§ SET EXERCISE
Take the data below and write out exactly the lines from the one with "const woodSlice = new THREE.Group();" through the one with "cad_parts[node].hide_render = cad_parts[node].hide_viewport"; omit every other line.

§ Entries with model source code

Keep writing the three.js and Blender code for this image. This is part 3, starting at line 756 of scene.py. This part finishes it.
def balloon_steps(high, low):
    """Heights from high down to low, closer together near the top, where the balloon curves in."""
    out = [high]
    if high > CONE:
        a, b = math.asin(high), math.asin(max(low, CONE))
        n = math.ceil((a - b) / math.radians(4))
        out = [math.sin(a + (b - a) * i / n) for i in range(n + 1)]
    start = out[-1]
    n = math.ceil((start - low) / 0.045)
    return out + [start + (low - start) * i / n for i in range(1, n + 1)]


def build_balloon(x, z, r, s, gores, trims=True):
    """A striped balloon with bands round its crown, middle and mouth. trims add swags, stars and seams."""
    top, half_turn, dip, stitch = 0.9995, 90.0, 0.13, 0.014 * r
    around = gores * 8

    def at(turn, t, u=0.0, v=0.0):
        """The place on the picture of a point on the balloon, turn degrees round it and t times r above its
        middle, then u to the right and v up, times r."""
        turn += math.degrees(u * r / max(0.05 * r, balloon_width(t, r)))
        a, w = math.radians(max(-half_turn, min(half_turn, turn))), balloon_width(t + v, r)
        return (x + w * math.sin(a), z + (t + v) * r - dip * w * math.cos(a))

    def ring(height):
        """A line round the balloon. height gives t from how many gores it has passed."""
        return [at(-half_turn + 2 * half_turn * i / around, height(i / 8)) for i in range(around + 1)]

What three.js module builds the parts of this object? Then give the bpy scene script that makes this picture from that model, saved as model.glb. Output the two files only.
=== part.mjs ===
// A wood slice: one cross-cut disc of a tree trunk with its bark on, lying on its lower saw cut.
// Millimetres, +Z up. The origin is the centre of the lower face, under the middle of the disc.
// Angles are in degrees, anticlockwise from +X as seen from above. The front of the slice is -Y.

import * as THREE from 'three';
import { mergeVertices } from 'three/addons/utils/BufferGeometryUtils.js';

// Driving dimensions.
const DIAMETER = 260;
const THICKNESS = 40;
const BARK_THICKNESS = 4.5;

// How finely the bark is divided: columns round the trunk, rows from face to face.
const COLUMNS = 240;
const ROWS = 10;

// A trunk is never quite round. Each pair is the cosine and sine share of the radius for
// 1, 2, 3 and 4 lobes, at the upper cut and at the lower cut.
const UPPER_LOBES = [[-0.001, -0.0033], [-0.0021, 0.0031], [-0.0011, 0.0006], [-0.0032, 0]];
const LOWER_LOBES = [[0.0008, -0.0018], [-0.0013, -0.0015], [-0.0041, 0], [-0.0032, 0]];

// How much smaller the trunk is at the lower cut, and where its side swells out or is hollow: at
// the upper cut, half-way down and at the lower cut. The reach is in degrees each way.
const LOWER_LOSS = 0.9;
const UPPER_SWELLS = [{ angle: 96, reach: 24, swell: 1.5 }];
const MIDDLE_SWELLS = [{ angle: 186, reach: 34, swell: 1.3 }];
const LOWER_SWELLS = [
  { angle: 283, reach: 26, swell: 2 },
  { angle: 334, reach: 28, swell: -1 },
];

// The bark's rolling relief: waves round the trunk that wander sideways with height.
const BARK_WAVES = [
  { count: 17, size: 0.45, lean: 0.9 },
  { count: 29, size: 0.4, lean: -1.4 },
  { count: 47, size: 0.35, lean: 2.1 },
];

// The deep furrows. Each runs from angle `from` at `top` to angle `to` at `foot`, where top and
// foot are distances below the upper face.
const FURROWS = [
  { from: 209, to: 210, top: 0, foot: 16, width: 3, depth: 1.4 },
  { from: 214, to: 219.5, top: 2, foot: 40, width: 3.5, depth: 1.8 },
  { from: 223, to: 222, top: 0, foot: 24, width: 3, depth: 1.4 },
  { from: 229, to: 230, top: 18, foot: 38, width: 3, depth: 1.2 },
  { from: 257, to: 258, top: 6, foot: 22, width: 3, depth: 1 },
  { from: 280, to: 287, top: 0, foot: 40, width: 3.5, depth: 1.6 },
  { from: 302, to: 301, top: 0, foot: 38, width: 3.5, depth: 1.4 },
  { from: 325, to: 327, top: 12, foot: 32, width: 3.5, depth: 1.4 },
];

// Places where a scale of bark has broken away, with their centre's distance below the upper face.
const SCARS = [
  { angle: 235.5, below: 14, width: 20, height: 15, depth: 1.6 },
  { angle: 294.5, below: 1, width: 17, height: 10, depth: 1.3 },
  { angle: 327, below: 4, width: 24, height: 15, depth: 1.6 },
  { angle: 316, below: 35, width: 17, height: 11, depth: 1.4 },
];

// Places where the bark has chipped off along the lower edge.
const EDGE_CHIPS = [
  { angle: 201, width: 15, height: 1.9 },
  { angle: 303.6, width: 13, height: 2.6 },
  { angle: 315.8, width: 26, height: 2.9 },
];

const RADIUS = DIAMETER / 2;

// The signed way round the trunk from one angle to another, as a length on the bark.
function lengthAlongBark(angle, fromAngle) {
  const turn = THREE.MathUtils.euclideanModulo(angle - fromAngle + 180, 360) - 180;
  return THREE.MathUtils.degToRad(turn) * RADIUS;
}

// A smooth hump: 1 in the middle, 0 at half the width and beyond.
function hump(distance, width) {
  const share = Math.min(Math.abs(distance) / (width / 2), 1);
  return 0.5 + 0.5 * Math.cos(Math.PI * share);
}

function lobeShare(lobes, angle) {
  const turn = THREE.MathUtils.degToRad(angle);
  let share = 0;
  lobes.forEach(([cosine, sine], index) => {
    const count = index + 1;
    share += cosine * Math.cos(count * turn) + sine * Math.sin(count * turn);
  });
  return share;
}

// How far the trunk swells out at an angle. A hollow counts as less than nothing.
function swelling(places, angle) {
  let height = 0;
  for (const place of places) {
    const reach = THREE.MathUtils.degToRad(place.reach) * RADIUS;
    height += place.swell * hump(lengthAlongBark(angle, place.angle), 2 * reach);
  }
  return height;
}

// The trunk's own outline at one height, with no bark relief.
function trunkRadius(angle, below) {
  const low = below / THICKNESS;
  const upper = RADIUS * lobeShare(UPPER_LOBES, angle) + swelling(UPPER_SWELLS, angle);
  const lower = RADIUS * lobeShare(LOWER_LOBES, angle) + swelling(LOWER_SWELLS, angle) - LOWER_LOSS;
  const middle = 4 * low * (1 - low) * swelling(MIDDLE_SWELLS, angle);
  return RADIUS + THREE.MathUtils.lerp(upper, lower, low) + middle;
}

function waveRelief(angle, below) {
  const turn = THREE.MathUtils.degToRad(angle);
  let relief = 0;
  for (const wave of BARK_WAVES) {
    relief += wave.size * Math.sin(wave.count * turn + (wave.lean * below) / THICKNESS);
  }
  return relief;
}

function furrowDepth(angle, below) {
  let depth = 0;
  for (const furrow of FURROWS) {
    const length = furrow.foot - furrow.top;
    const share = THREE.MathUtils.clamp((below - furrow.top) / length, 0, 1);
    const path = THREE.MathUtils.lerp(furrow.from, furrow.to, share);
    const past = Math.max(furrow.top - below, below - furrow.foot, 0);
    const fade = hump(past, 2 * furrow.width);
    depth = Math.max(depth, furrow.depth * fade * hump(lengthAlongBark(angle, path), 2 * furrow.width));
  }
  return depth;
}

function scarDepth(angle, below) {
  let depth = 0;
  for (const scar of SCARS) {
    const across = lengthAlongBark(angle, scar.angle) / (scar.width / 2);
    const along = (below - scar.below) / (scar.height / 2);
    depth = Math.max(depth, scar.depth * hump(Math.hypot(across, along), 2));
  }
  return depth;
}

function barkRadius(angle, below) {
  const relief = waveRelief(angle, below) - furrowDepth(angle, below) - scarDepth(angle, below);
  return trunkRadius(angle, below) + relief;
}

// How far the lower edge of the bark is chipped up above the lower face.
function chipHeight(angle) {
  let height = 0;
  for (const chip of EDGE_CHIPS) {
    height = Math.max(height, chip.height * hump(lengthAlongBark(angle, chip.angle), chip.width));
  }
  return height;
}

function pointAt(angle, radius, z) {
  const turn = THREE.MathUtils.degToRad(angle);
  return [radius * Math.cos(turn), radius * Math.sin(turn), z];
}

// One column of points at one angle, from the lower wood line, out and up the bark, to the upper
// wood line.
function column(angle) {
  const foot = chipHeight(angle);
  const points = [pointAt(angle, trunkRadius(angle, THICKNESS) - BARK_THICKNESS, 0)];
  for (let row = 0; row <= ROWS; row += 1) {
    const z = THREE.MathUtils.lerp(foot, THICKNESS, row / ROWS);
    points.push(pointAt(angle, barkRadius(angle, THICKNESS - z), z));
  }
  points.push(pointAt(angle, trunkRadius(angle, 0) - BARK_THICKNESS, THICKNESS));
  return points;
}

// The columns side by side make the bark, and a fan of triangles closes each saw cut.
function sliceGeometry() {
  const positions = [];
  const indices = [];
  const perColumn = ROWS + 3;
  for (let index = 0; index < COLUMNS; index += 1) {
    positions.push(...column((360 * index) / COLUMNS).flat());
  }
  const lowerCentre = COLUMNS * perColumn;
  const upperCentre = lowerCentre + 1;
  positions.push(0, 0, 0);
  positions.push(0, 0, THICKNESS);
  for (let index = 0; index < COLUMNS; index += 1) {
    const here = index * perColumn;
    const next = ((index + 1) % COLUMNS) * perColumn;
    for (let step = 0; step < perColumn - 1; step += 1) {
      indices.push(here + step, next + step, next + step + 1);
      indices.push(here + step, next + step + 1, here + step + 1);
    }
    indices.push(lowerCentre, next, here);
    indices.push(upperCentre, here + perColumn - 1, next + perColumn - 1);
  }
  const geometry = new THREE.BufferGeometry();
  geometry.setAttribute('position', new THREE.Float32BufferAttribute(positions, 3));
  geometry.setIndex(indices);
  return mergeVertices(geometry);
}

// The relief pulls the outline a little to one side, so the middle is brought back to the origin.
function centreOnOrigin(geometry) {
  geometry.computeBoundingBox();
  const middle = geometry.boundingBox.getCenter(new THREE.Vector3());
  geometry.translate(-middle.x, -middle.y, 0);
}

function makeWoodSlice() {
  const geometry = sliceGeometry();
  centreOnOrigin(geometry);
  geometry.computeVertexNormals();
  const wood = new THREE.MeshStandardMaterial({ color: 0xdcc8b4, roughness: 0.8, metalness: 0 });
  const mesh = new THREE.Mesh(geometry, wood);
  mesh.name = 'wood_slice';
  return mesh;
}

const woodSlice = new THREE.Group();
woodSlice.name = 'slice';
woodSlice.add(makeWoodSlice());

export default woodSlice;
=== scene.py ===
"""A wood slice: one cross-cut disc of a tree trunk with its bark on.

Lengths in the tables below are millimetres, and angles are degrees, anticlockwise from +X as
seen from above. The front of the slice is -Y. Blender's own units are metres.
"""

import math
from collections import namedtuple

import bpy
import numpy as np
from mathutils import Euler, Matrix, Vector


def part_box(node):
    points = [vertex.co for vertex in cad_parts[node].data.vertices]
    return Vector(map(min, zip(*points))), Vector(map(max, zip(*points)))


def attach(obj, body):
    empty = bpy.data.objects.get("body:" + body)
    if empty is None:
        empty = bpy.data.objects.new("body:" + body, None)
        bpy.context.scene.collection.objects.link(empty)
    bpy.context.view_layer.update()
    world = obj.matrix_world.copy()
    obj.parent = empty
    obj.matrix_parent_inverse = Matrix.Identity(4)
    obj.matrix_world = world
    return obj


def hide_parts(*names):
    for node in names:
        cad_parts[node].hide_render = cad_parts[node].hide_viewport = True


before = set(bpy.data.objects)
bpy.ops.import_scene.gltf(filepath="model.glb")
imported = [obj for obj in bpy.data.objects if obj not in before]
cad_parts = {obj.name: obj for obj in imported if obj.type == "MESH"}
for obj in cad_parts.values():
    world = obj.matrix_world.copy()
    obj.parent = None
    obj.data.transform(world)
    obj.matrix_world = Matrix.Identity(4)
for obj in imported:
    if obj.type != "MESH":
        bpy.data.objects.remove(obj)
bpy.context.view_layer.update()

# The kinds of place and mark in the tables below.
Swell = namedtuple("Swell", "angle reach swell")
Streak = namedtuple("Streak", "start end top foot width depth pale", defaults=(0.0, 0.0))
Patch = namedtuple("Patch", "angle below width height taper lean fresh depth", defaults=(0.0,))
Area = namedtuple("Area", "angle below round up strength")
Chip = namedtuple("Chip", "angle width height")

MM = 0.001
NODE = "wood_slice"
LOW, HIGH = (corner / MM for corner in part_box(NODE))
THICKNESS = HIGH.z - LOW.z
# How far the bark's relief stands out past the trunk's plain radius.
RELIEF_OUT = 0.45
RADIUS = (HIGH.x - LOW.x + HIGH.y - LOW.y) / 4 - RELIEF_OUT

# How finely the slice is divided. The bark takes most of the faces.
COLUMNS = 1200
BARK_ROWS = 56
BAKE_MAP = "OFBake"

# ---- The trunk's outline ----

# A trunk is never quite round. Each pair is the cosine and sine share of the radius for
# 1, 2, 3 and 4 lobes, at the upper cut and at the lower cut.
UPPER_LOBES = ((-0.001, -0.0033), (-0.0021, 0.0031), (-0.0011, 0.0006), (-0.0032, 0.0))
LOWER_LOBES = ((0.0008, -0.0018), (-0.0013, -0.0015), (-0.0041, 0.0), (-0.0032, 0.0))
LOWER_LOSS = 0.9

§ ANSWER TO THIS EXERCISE
const woodSlice = new THREE.Group();
woodSlice.name = 'slice';
woodSlice.add(makeWoodSlice());

export default woodSlice;
=== scene.py ===
"""A wood slice: one cross-cut disc of a tree trunk with its bark on.

Lengths in the tables below are millimetres, and angles are degrees, anticlockwise from +X as
seen from above. The front of the slice is -Y. Blender's own units are metres.
"""

import math
from collections import namedtuple

import bpy
import numpy as np
from mathutils import Euler, Matrix, Vector


def part_box(node):
    points = [vertex.co for vertex in cad_parts[node].data.vertices]
    return Vector(map(min, zip(*points))), Vector(map(max, zip(*points)))


def attach(obj, body):
    empty = bpy.data.objects.get("body:" + body)
    if empty is None:
        empty = bpy.data.objects.new("body:" + body, None)
        bpy.context.scene.collection.objects.link(empty)
    bpy.context.view_layer.update()
    world = obj.matrix_world.copy()
    obj.parent = empty
    obj.matrix_parent_inverse = Matrix.Identity(4)
    obj.matrix_world = world
    return obj


def hide_parts(*names):
    for node in names:
        cad_parts[node].hide_render = cad_parts[node].hide_viewport = True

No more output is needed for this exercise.